DAR ES SALAAM (Reuters) - Tanzania aims to have six times its current power generation capacity by 2025 through investment in thermal and renewable energy, deputy energy minister Subira Mgalu told parliament on Tuesday.
The East African country boasts reserves of over 57 trillion cubic feet (tcf) of natural gas, but faces periodic power shortages.
Investors have long complained that a lack of reliable power hurts business in the country.
“Implementation of various power generation projects will increase the capacity of our national power grid from 1,602 megawatts presently to 10,000 megawatts by 2025,” Mgalu told parliament.
Tanzania has said it plans to export surplus electricity to energy-starved nations in eastern and southern Africa once it has boosted its generation capacity.

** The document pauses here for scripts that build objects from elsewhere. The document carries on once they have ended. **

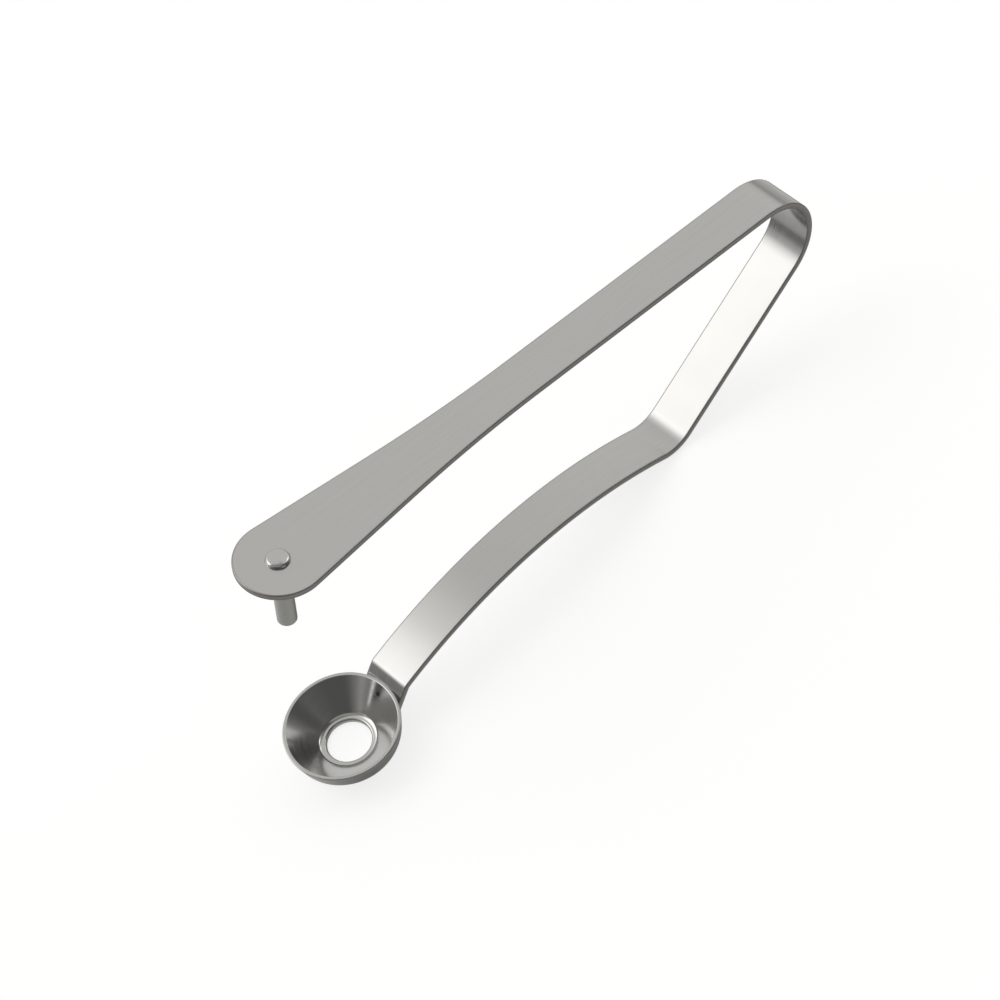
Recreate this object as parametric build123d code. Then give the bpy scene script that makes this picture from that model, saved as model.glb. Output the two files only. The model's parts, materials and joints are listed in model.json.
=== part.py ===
"""Fruit pitter: sprung steel tongs with a holed cup below and a punch pin above.

One stainless strip is bent into a bow, which is the spring. Its upper arm widens to a
round end that carries the punch pin. Its lower arm runs down to a knee, rises in a long
arc and ends in a tab, which is cut to the cup's wall and welded to it. Squeezing the
arms drives the pin through the fruit in the cup, and the stone drops out of the hole.

Frame: millimetres, +Z up. The origin is on the cup's axis, on the table that the cup's
foot and the knee stand on. +X points from the cup to the bow.
"""

import os
from math import acos, asin, atan2, cos, degrees, radians, sin, sqrt, tan

from build123d import *

# Strip that both arms and the bow are bent from
strip_width = 11.1
strip_thick = 1.5
edge_round = 0.3

# Upper arm, which slopes down from the pin to the bow
arm_angle = 11.8
end_radius = 10.3
pin_to_end_centre = 0.8
taper_angle = 5.5
waist_radius = 400.0

# Bow, measured on the middle of the strip
bow_radius = 12.8

# Lower arm, measured on the middle of the strip
straight_angle = 26.2
straight_length = 44.1
knee_radius = 9.0
arc_radius = 109.8
fall_angle = 16.1
tab_bend_radius = 1.6
tab_angle = 47.4
strip_above_rim = 1.34
tab_below_rim = 4.0

# Cup, turned from bar: a rounded drum outside and a funnel inside
cup_height = 8.0
rim_radius = 13.5
rim_width = 0.82
rim_round = 0.25
wall_angle = 78.0
hole_radius = 5.15
hole_round = 0.5
foot_width = 1.8
ring_height = 1.2
ring_flat = 0.1
funnel_bend_radius = 1.5

# Where the tab's upper face meets the cup's wall, below the rim
tab_seat_depth = 0.1

# Punch pin, shouldered below the arm and peened over above it
pin_radius = 2.2
pin_length = 18.1
tip_round = 0.5
tenon_radius = 1.5
head_radius = 2.75
head_height = 1.1
head_edge = 0.25

# Weld bead under the tab
bead_radius = 0.7


def heading(angle):
    """Unit vector in the side view, counted from +X towards +Z in degrees."""
    return Vector(cos(radians(angle)), sin(radians(angle)))


def side_section(lines):
    """Flat face in the plane of the side view, bounded by lines."""
    return Plane.XZ * make_face([edge for line in lines for edge in line.edges()])


# The strip comes to the cup at a set height above the rim, and that sets how steeply
# it climbs from the knee.
strip_end_height = cup_height + strip_above_rim
climb_cosine = knee_radius + arc_radius * cos(radians(fall_angle)) + strip_thick / 2 - strip_end_height
rise_angle = degrees(acos(climb_cosine / (knee_radius + arc_radius)))

# Cup section, as distances from the axis: the wall runs down from the rim, and a corner
# as large as fits turns it into the flat foot round the hole.
foot_radius = hole_radius + foot_width
base_radius = rim_radius - cup_height / tan(radians(wall_angle))
corner_radius = (base_radius - foot_radius) / tan(radians(wall_angle / 2))
corner_centre = Vector(foot_radius, corner_radius)
wall_drop = cup_height - corner_radius * (1 - cos(radians(wall_angle)))


def wall_radius(depth):
    """Outer radius of the cup at a depth below the rim."""
    if depth < wall_drop:
        return rim_radius - depth / tan(radians(wall_angle))
    below_centre = corner_centre.Y - (cup_height - depth)
    return foot_radius + sqrt(corner_radius**2 - below_centre**2)


def lower_strip(start):
    """Middle line of the strip from the top of the bow to the end of the tab's bend."""
    bow = JernArc(start, heading(-arm_angle), bow_radius, -(180 - arm_angle - straight_angle))
    straight = Line(bow @ 1, (bow @ 1) + (bow % 1) * straight_length)
    knee = JernArc(straight @ 1, straight % 1, knee_radius, -(straight_angle + rise_angle))
    rise = JernArc(knee @ 1, knee % 1, arc_radius, rise_angle + fall_angle)
    tab_bend = JernArc(rise @ 1, rise % 1, tab_bend_radius, tab_angle - fall_angle)
    return bow, straight, knee, rise, tab_bend


# The strip is first laid out from nowhere in particular. Its knee then gives the height
# of the table, and the upper face of its tab gives the place of the cup.
trial_knee, trial_bend = lower_strip((0, 0))[2], lower_strip((0, 0))[4]
table_height = trial_knee.arc_center.Y - knee_radius - strip_thick / 2
face_point = (trial_bend @ 1) + heading(90 + tab_angle) * (strip_thick / 2)
seat_height = table_height + cup_height - tab_seat_depth
seat_x = face_point.X + (seat_height - face_point.Y) / tan(radians(tab_angle))
cup_x = seat_x - wall_radius(tab_seat_depth)

bow_line, straight_line, knee_line, rise_line, bend_line = lower_strip((-cup_x, -table_height))
bend_end = bend_line @ 1
tab_end_height = cup_height - tab_below_rim + strip_thick / 2 * cos(radians(tab_angle))
tab_length = (bend_end.Y - tab_end_height) / sin(radians(tab_angle))
tab_line = Line(bend_end, bend_end + heading(180 + tab_angle) * tab_length)

# The pin's tip hangs over the middle of the cup's hole, and that sets the arm's length.
bow_top = bow_line @ 0
pin_reach = strip_thick / 2 + pin_length
arm_length = (bow_top.X - pin_reach * sin(radians(arm_angle))) / cos(radians(arm_angle))
pin_root = bow_top - heading(-arm_angle) * arm_length
arm_plane = Plane(
    origin=(pin_root.X, 0, pin_root.Y),
    x_dir=(cos(radians(arm_angle)), 0, -sin(radians(arm_angle))),
    z_dir=(sin(radians(arm_angle)), 0, cos(radians(arm_angle))),
)


def bent_strip(*lines):
    """Strip of the full width along lines in the side view."""
    path = Plane.XZ * Wire(lines)
    section = RectangleRounded(strip_width, strip_thick, edge_round)
    return sweep(Plane(origin=path @ 0, x_dir=(0, 1, 0), z_dir=path % 0) * section, path=path)


def upper_arm():
    """Flat arm on its own plane: straight strip, long waist, taper, round end, pin hole."""
    half_width = strip_width / 2
    angle = radians(taper_angle)
    touch = Vector(pin_to_end_centre + end_radius * sin(angle), end_radius * cos(angle))
    corner_x = touch.X + (touch.Y - half_width) / tan(angle)
    waist_run = waist_radius * tan(angle / 2)
    waist_start = Vector(corner_x - waist_run * cos(angle), half_width + waist_run * sin(angle))
    taper = Line(touch, waist_start)
    waist = JernArc(waist_start, taper % 1, waist_radius, taper_angle)
    side = Line(waist @ 1, (arm_length, half_width))
    sides = [taper, waist, side]
    mirrored = [edge.mirror(Plane.XZ) for edge in sides]
    tip = ThreePointArc(touch, (pin_to_end_centre - end_radius, 0), (touch.X, -touch.Y))
    butt = Line((arm_length, half_width), (arm_length, -half_width))
    outline = make_face([tip, butt] + sides + mirrored)
    arm = extrude(outline, amount=strip_thick / 2, both=True)
    flat_faces = arm.faces().sort_by(Axis.Z)
    rims = flat_faces[0].edges() + flat_faces[-1].edges()
    rounded = [edge for edge in rims if edge.center().X < arm_length - edge_round]
    arm = fillet(rounded, edge_round)
    arm -= Cylinder(tenon_radius, 2 * strip_thick)
    return arm_plane * arm


def punch_pin():
    """Turned pin with a shoulder under the arm, a tenon through it and a peened dome."""
    top = strip_thick / 2
    dome_rise = head_height - head_edge
    sphere_radius = (head_radius**2 + dome_rise**2) / (2 * dome_rise)
    half_angle = acos(1 - dome_rise / sphere_radius) / 2
    dome_middle = (
        sphere_radius * sin(half_angle),
        top + head_height - sphere_radius * (1 - cos(half_angle)),
    )
    tip = -top - pin_length
    round_middle = tip_round * sin(radians(45))
    lines = [
        ThreePointArc((0, top + head_height), dome_middle, (head_radius, top + head_edge)),
        Polyline(
            (head_radius, top + head_edge),
            (head_radius, top),
            (tenon_radius, top),
            (tenon_radius, -top),
            (pin_radius, -top),
            (pin_radius, tip + tip_round),
        ),
        ThreePointArc(
            (pin_radius, tip + tip_round),
            (pin_radius - tip_round + round_middle, tip + tip_round - round_middle),
            (pin_radius - tip_round, tip),
        ),
        Polyline((pin_radius - tip_round, tip), (0, tip), (0, top + head_height)),
    ]
    return arm_plane * revolve(side_section(lines), Axis.Z)


def outside_lines():
    """Wall and corner of the cup in section, from its rim down to its foot."""
    wall_foot = corner_centre + heading(wall_angle - 90) * corner_radius
    corner_middle = corner_centre + heading((wall_angle - 180) / 2) * corner_radius
    wall = Line((rim_radius, cup_height), wall_foot)
    return wall, ThreePointArc(wall_foot, corner_middle, (foot_radius, 0))


def cup_envelope():
    """Everything inside the cup's outer face, from its foot to its rim."""
    wall, corner = outside_lines()
    closing = Polyline(corner @ 1, (0, 0), (0, cup_height), wall @ 0)
    return revolve(side_section([wall, corner, closing]), Axis.Z)


def pitting_cup():
    """Turned cup: flat foot round the hole, rounded ring above it, funnel up to the rim."""
    wall, corner = outside_lines()
    round_centre = Vector(hole_radius + hole_round, ring_height - hole_round)
    hole_top = round_centre + heading(180) * hole_round
    ring_edge = round_centre + heading(90) * hole_round
    bend_foot = ring_edge + heading(0) * ring_flat
    bend_centre = bend_foot + heading(90) * funnel_bend_radius
    funnel_top = Vector(rim_radius - rim_width, cup_height)
    reach = funnel_top - bend_centre
    funnel_angle = degrees(atan2(reach.Y, reach.X) + asin(funnel_bend_radius / reach.length))
    bend_middle = bend_centre + heading(funnel_angle / 2 - 90) * funnel_bend_radius
    funnel_foot = bend_centre + heading(funnel_angle - 90) * funnel_bend_radius
    lines = [
        wall,
        corner,
        Polyline(corner @ 1, (hole_radius, 0), hole_top),
        ThreePointArc(hole_top, round_centre + heading(135) * hole_round, ring_edge),
        Line(ring_edge, bend_foot),
        ThreePointArc(bend_foot, bend_middle, funnel_foot),
        Polyline(funnel_foot, funnel_top, wall @ 0),
    ]
    cup = revolve(side_section(lines), Axis.Z)
    rim_edges = cup.edges().filter_by_position(Axis.Z, cup_height, cup_height)
    return fillet(rim_edges, rim_round)


def weld_bead(tab, envelope):
    """Fillet of weld where the tab's lower face meets the cup's wall."""
    slope = radians(tab_angle)
    face_at_rim = wall_radius(tab_seat_depth) + tab_seat_depth / tan(slope) + strip_thick / sin(slope)
    middle_depth = (face_at_rim - rim_radius) / (1 / tan(slope) - 1 / tan(radians(wall_angle)))
    middle_x = face_at_rim - middle_depth / tan(slope)
    end_x = face_at_rim - tab_below_rim / tan(slope)
    end_y = sqrt(wall_radius(tab_below_rim) ** 2 - end_x**2)
    end_height = cup_height - tab_below_rim
    path = ThreePointArc(
        (end_x, -end_y, end_height),
        (middle_x, 0, cup_height - middle_depth),
        (end_x, end_y, end_height),
    )
    bead = sweep(Plane(origin=path @ 0, z_dir=path % 0) * Circle(bead_radius), path=path)
    return bead - tab - envelope


envelope = cup_envelope()
lower_arm = bent_strip(straight_line, knee_line, rise_line, bend_line, tab_line) - envelope

pieces = {
    "upper_arm": upper_arm(),
    "spring_bow": bent_strip(bow_line),
    "lower_arm": lower_arm,
    "pitting_cup": pitting_cup(),
    "punch_pin": punch_pin(),
    "weld_bead": weld_bead(lower_arm, envelope),
}

os.makedirs("parts", exist_ok=True)
for node, shape in pieces.items():
    export_step(shape, f"parts/{node}.step")

bow_centre = bow_line.arc_center
print(f"arm length {arm_length:.2f}, rise {rise_angle:.2f} deg, tab length {tab_length:.2f}")
print(f"bow centre x {bow_centre.X:.3f} z {bow_centre.Y:.3f}")
print(f"pin root x {pin_root.X:.3f} z {pin_root.Y:.3f}")
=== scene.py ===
import json

import bmesh
import bpy
import numpy as np
from mathutils import Matrix, Vector


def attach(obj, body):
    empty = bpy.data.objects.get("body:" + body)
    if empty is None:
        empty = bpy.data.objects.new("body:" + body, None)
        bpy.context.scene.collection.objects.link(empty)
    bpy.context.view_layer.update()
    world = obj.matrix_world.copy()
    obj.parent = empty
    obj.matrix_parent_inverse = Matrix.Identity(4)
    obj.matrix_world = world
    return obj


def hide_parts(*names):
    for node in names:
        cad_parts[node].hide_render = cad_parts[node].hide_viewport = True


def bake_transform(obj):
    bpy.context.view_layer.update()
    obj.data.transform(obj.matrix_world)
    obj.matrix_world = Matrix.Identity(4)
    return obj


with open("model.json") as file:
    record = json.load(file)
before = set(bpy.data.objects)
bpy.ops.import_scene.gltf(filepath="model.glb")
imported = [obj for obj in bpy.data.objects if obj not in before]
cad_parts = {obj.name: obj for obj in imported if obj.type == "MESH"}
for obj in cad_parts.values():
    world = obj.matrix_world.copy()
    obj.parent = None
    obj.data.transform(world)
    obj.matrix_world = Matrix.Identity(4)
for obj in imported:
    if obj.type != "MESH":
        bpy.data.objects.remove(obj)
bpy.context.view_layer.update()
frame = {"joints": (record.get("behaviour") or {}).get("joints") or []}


# Steel strip. One length of cold-rolled stainless strip is blanked with a round end, its
# faces are brushed along their length, and it is bent cold into upper arm, bow, lower
# arm, knee, long arc and tab. It is one piece of metal, one mesh across the joint.
mm = 0.001
strip_width = 11.1
strip_thick = 1.5
edge_round = 0.3
arm_angle = np.radians(11.8)
end_radius = 10.3
pin_to_end_centre = 0.8
taper_angle = np.radians(5.5)
waist_radius = 400.0
bow_radius = 12.8
straight_angle = np.radians(26.2)
straight_length = 44.1
knee_radius = 9.0
arc_radius = 109.8
fall_angle = np.radians(16.1)
tab_bend_radius = 1.6
tab_angle = np.radians(47.4)
strip_above_rim = 1.34
tab_below_rim = 4.0
cup_height = 8.0
rim_radius = 13.5
wall_angle = np.radians(78.0)
pin_length = 18.1
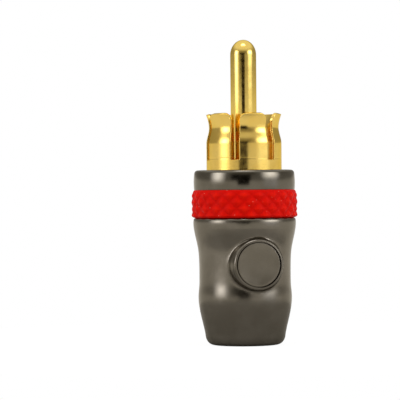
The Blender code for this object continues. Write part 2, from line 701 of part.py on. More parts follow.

“We need to have abundant and reliable power from an energy mix that includes hydropower, natural gas, solar and wind,” Mgalu said.
The government awarded a tender last year to a joint venture of Egyptian companies, El Sewedy Electric Co and Arab Contractors, to build a $3 billion hydroelectric plant at Stiegler’s Gorge that will produce 2,100 MW upon completion in three years time.
Conservationists oppose construction of the power plant in a world heritage site and an independent study has suggested the cost could rise to up to $9.85 billion.